# START OF Available data

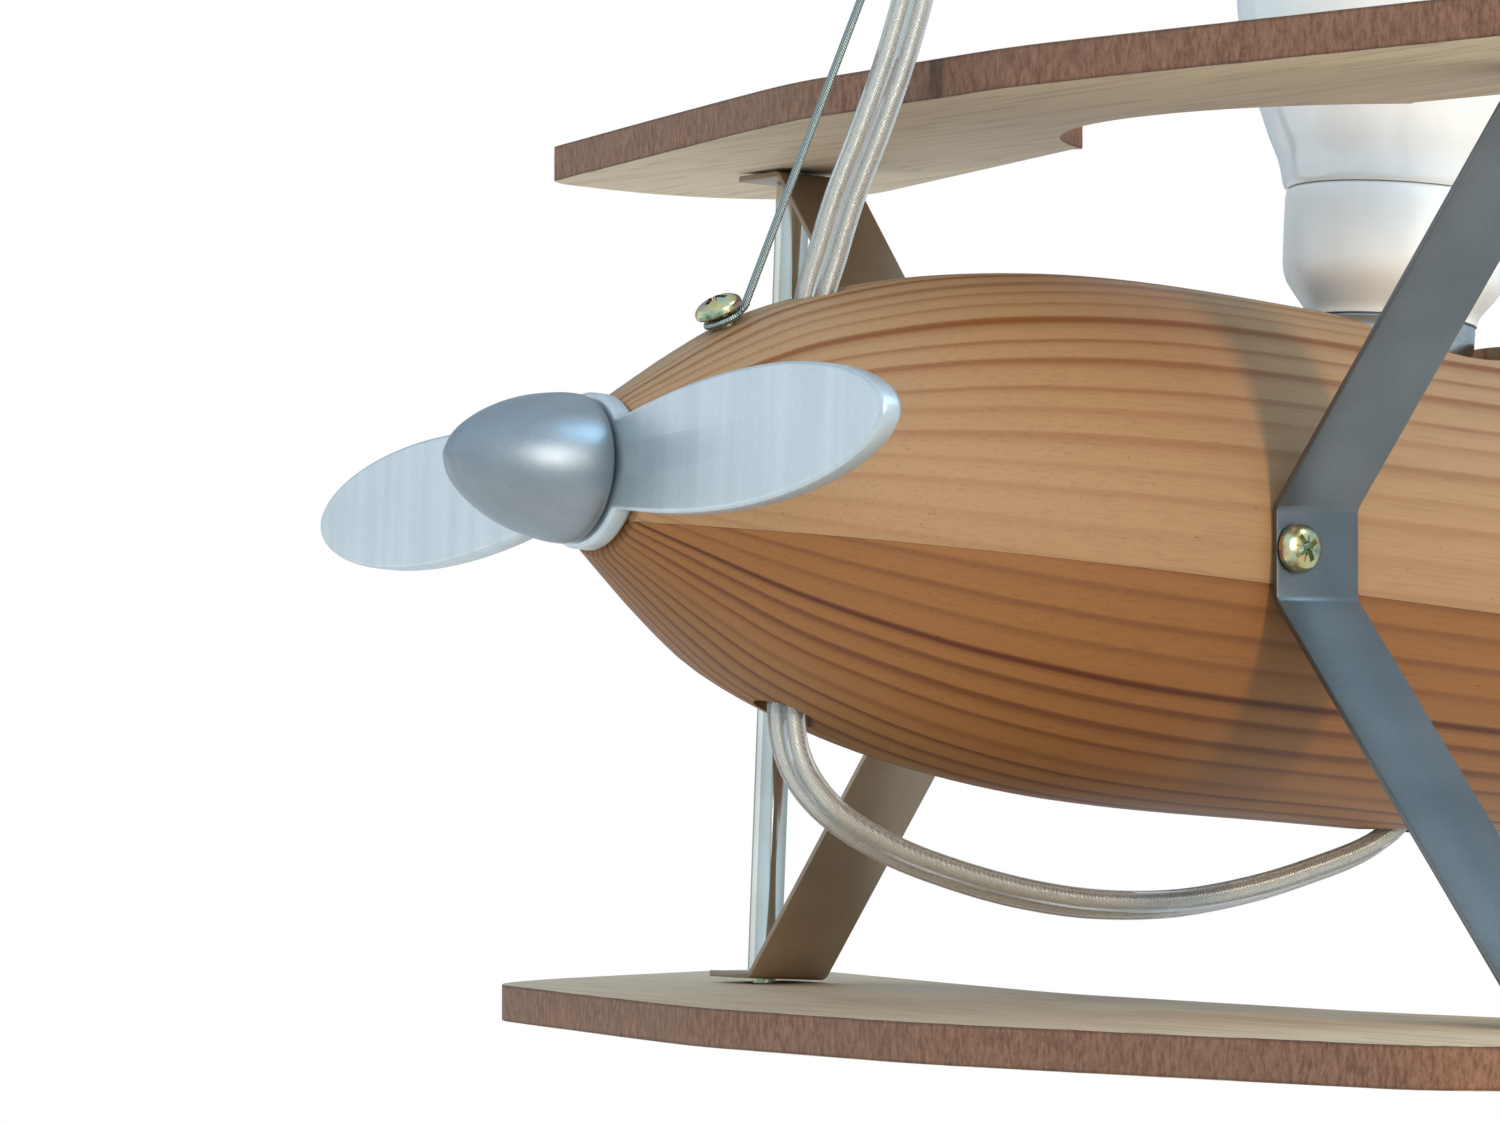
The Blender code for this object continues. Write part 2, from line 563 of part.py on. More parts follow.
def make_lamp(axis):
    lamp = empty("lamp_axis", axis, (0, 0, LAMP_AT), (-90, 0, 0))
    floor = WELL_FLOOR + GAP
    shell = [(0.0, floor + 2.0), (18.0, floor + 2.0), (18.0, 33.0), (19.0, 33.0), (19.6, 32.4), (20.0, 31.0)]
    shell += [(20.0, floor), (0.0, floor)]
    holder = turned("holder_shell", shell, "black_plastic", lamp, steps=36)
    entry = rod("lead_entry", 4.4, -30.0, -10.0, None, lamp, (0, 13.4, 0), (0, 0, 0), 16)
    cut(holder, entry)
    insert = [(0.0, 3.0), (15.2, 3.0), (15.2, 6.0), (17.6, 6.0), (17.6, -4.0), (0.0, -4.0)]
    turned("holder_insert", insert, "ceramic", lamp, steps=32)
    sleeve("holder_thread", 14.8, 14.0, 3.0 + GAP, 31.0, "brass", lamp, steps=32)
    turned("holder_contact", [(0.0, 9.0), (2.6, 8.6), (3.4, 7.6), (3.4, 3.3), (0.0, 3.3)], "brass", lamp, steps=16)
    bulb = empty("bulb_axis", lamp)
    make_bulb(bulb)


def make_bulb(bulb):
    cap = [(0.0, 13.0), (10.6, 15.4), (12.4, 17.4), (12.4, 39.6), (13.2, 39.6), (13.2, 16.0), (11.4, 13.4)]
    cap += [(5.0, 11.8), (4.4, 9.8), (0.0, 9.8)]
    turned("bulb_cap", cap, "bulb_metal", bulb, steps=32)
    housing = [(0.0, 57.0), (14.0, 57.0), (14.0, 59.6), (16.9, 59.6), (17.5, 59.0), (17.7, 57.3), (17.5, 50.1)]
    housing += [(17.4, 47.2), (16.8, 45.6), (15.4, 43.6), (13.9, 41.6), (13.4, 40.6), (13.4, 39.9), (11.8, 39.9)]
    housing += [(11.8, 34.0), (0.0, 34.0)]
    turned("bulb_housing", housing, "white_plastic", bulb, steps=32)
    low = 59.6 + GAP
    glass = [(0.0, 119.4), (3.5, 119.2), (8.5, 118.2), (14.8, 115.2), (20.0, 111.0), (23.9, 106.0), (26.6, 100.0)]
    glass += [(27.5, 93.0), (26.9, 86.1), (25.2, 79.0), (22.6, 72.3), (20.8, 67.8), (19.1, 64.0), (18.4, 61.6)]
    glass += [(17.5, low), (13.5, low), (14.6, 63.0), (20.4, 72.0), (25.3, 86.0), (25.9, 93.0), (25.0, 99.5)]
    glass += [(22.6, 104.9), (18.9, 109.7), (14.0, 113.6), (8.0, 116.5), (3.4, 117.5), (0.0, 117.7)]
    turned("bulb_glass", glass, "opal_glass", bulb, steps=32)


# ---------------------------------------------------------------- hanging gear

def on_axis_frame(station, height):
    """Airframe Y and Z of a point in the fuselage's plane of symmetry."""
    pitch = math.radians(NOSE_UP)
    y = -station * math.cos(pitch) + height * math.sin(pitch)
    z = AXIS_LIFT + station * math.sin(pitch) + height * math.cos(pitch)
    return y, z


def screw_loop(station, aft):
    """An open eye of wire round a hang screw's shank, then the lift towards the ring."""
    slope = (fuselage_radius(station + 2) - fuselage_radius(station - 2)) / 4
    y, z = on_axis_frame(station, fuselage_radius(station))
    angle = math.radians(NOSE_UP) + math.atan(slope)
    along = Vector((0.0, math.cos(angle), -math.sin(angle)))
    normal = Vector((0.0, math.sin(angle), math.cos(angle)))
    base = Vector((0.0, y, z)) + 0.98 * normal
    eye = 1.6 + GAP + WIRE_RADIUS
    points = []
    for degrees in range(-150, 151, 25):
        a = math.radians(degrees)
        points.append(base + eye * math.sin(a) * Vector((1, 0, 0)) - eye * math.cos(a) * aft * along)
    tail = base + aft * 5.4 * along + Vector((-0.75, 0, 0)) + 0.25 * normal
    lead = base + aft * 3.6 * along + Vector((0.75, 0, 0)) + 0.2 * normal
    return [tail] + points + [lead], base, along, normal


def make_hang_wire(hanger, name, station, aft, ring_x):
    loop, base, along, normal = screw_loop(station, aft)
    ring_foot = Vector((ring_x, HANG_SETBACK, RING_Z - RING_RADIUS))
    pull = (base + aft * 5.0 * along - ring_foot).normalized()
    eye_centre = ring_foot + 0.4 * pull
    side = Vector((0.0, -pull.z, pull.y)) * (1 if pull.y < 0 else -1)
    ferrule = eye_centre + 12.0 * pull
    climb = [base + aft * 4.9 * along + 1.2 * normal + Vector((0.7, 0, 0))]
    strand = 0.78
    climb.append(climb[-1].lerp(ferrule, 0.06))
    climb.append(climb[0].lerp(ferrule, 0.5))
    climb.append(ferrule + 7.0 * pull + strand * side)
    climb.append(ferrule - 4.5 * pull + strand * side)
    eye = []
    for degrees in range(-60, 241, 30):
        a = math.radians(degrees)
        eye.append(eye_centre + 2.9 * (math.cos(a) * side - math.sin(a) * pull))
    back = [ferrule - 4.5 * pull - strand * side, ferrule + 6.0 * pull - strand * side]
    wire(name + "_wire", loop + climb + eye + back, WIRE_RADIUS, "coated_wire", hanger)
    lean = math.degrees(math.atan2(-pull.y, -pull.z))
    sleeve(name + "_ferrule", 2.6, 1.9, -4.0, 4.0, "steel_strip", hanger, tuple(ferrule), (-lean, 0, 0), 16)


def torus(name, major, minor, material, parent, location, rotation):
    profile = [(major + minor * math.cos(a), minor * math.sin(a))
               for a in [math.radians(90 - 36 * i) for i in range(10)]]
    return turned(name, profile, material, parent, location, rotation, 28, ring=True)


def make_hook(hanger):
    y = HANG_SETBACK
    reach = 5.0
    points = [(0, y, DROP - 2.3), (0, y, HOOK_Z + 12.0), (0, y + 1.6, HOOK_Z + 8.6), (0, y + 4.2, HOOK_Z + 5.0)]
    for degrees in range(0, 181, 20):
        a = math.radians(degrees)
        points.append((0, y + reach * math.cos(a), HOOK_Z - reach * math.sin(a)))
    points.append((0, y - reach - 0.4, HOOK_Z + 3.0))
    wire("ceiling_hook", points, 1.5, "steel_strip", hanger)
    nut = (0, y, DROP - 2.3 - 1.8)
    plate("hook_nut", [hexagon(8.0), circle(1.5 + GAP, 14)], 3.0, "steel_strip", hanger, nut)
    torus("hanging_ring", RING_RADIUS, 1.25, "steel_strip", hanger, (0, y, RING_Z), (90, 0, 0))


def make_rose(rose):
    plate_hole = circle(2.2, 12, (24.0, 0.0))
    other_hole = circle(2.2, 12, (-24.0, 0.0))
    plate("ceiling_plate", [circle(34.0, 40), plate_hole, other_hole], 2.0, "steel_strip", rose, (0, 0, -1.0))
    cover = empty("rose_axis", rose)
    rim = -GAP
    floor = -ROSE_DEPTH
    outer = [(ROSE_RADIUS, rim), (ROSE_RADIUS, floor + 7.0), (41.0, floor + 3.6), (38.4, floor + 1.0), (34.6, floor)]
    inner = [(34.4, floor + 1.4), (37.6, floor + 2.3), (39.7, floor + 4.4), (40.6, floor + 7.2), (40.6, rim)]
    bore = [(2.1, floor), (2.1, floor + 1.4)]
    cup = turned("rose_cup", outer + bore + inner, "white_paint", cover, steps=36, ring=True)
    cut(cup, rod("gland_hole", 5.3, floor - 5, floor + 5, None, cover, (0, GLAND_Y, 0)))
    gland = [(5.0, floor + 4.0), (5.0, floor - GAP), (6.6, floor - GAP), (6.4, floor - 5.0), (5.6, floor - 9.0)]
    gland += [(4.6, floor - 12.0), (3.6, floor - 12.0), (3.6, floor + 4.0)]
    turned("cord_grip", gland, "white_plastic", cover, (0, GLAND_Y, 0), steps=28, ring=True)
    collar = [(4.5, floor - GAP), (4.5, floor - 7.0), (3.8, floor - 8.0), (1.9, floor - 8.0), (1.9, floor - GAP)]
    stop = turned("cup_collar", collar, "steel_strip", cover, steps=24, ring=True)
    cut(stop, rod("collar_screw_hole", 1.3, 1.0, 9.0, None, cover, (0, 0, floor - 4.0), (0, 90, 0), 12))
    grub = [(0.0, 4.9), (0.95, 4.9), (0.95, 2.4), (0.0, 2.0)]
    turned("collar_screw", grub, "yellow_zinc", cover, (0, 0, floor - 4.0), (0, 90, 0), 12)
    terminal = block("terminal_block", (18, 11, 11), "white_plastic", rose, (0, GLAND_Y, -2.3 - 5.6), bevel=0.8)
    wells = [rod("terminal_well", 1.8, -20, -4, None, rose, (x, GLAND_Y, -2.3), steps=12) for x in (-4.5, 4.5)]
    cut(terminal, *wells)


def make_lamp_assembly():
    rose = empty("ceiling_face")
    hanger = empty("side_screw_axis", rose, (0, -HANG_SETBACK, -DROP))
    axis = empty("fuselage_axis", hanger, (0, 0, AXIS_LIFT), (90 - NOSE_UP, 0, 0))
    make_fuselage(axis, hanger)
    make_tail(axis)
    make_nose(axis)
    make_hang_screws(axis)
    make_wing_cell(hanger)
    make_lamp(axis)
    make_hang_wire(hanger, "front", FRONT_SCREW_AT, 1, -2.2)
    make_hang_wire(hanger, "rear", REAR_SCREW_AT, -1, 2.2)
    make_hook(hanger)
    make_rose(rose)
    wire("supply_lead", smooth_route(SUPPLY_ROUTE, 7.4), LEAD_RADIUS, "clear_lead", hanger)


make_lamp_assembly()
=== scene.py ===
"""The biplane pendant lamp as it looks: turned pine, plywood wings, plated metal, clear lead and bulb."""
import math

import bmesh
import bpy
from mathutils import Matrix, Vector


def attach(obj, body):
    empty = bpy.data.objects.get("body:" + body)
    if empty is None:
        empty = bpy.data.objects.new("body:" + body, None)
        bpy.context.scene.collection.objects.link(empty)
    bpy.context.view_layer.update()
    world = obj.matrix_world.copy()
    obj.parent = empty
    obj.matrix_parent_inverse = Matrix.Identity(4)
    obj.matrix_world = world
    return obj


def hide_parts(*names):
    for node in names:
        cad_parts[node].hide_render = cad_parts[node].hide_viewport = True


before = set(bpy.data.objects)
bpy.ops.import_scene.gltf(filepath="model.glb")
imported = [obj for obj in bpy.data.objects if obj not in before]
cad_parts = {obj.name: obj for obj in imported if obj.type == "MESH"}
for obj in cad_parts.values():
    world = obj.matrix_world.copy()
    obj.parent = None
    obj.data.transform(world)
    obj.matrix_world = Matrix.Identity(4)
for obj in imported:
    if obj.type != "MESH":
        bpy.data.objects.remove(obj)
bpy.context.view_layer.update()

MM = 0.001

# ---------------------------------------------------------------- the part's own dimensions, in millimetres

DROP = 315.0
HANG_SETBACK = 18.0
NOSE_UP = 5.0
AXIS_LIFT = 1.5

NOSE_FACE = 93.8
TAIL_END = -230.0
STATIONS = [
    (93.8, 11.4), (88.0, 15.6), (80.0, 21.2), (70.0, 27.2), (55.0, 32.6), (40.0, 36.2), (20.0, 38.9),
    (0.0, 39.8), (-30.0, 39.5), (-60.0, 39.0), (-90.0, 37.0), (-120.0, 33.2), (-150.0, 27.8),
    (-180.0, 20.6), (-205.0, 13.4), (-220.0, 9.0), (-230.0, 5.0),
]
SEAM_DROP = 6.9
SEAM_TILT = 0.2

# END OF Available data

Stated exercise:
Reproduce word for word the material above, beginning with the line that contains "make_fuselage(axis, hanger)" and ending with the line that contains "if empty is".

Answer for this exercise:
    make_fuselage(axis, hanger)
    make_tail(axis)
    make_nose(axis)
    make_hang_screws(axis)
    make_wing_cell(hanger)
    make_lamp(axis)
    make_hang_wire(hanger, "front", FRONT_SCREW_AT, 1, -2.2)
    make_hang_wire(hanger, "rear", REAR_SCREW_AT, -1, 2.2)
    make_hook(hanger)
    make_rose(rose)
    wire("supply_lead", smooth_route(SUPPLY_ROUTE, 7.4), LEAD_RADIUS, "clear_lead", hanger)


make_lamp_assembly()
=== scene.py ===
"""The biplane pendant lamp as it looks: turned pine, plywood wings, plated metal, clear lead and bulb."""
import math

import bmesh
import bpy
from mathutils import Matrix, Vector


def attach(obj, body):
    empty = bpy.data.objects.get("body:" + body)
    if empty is None:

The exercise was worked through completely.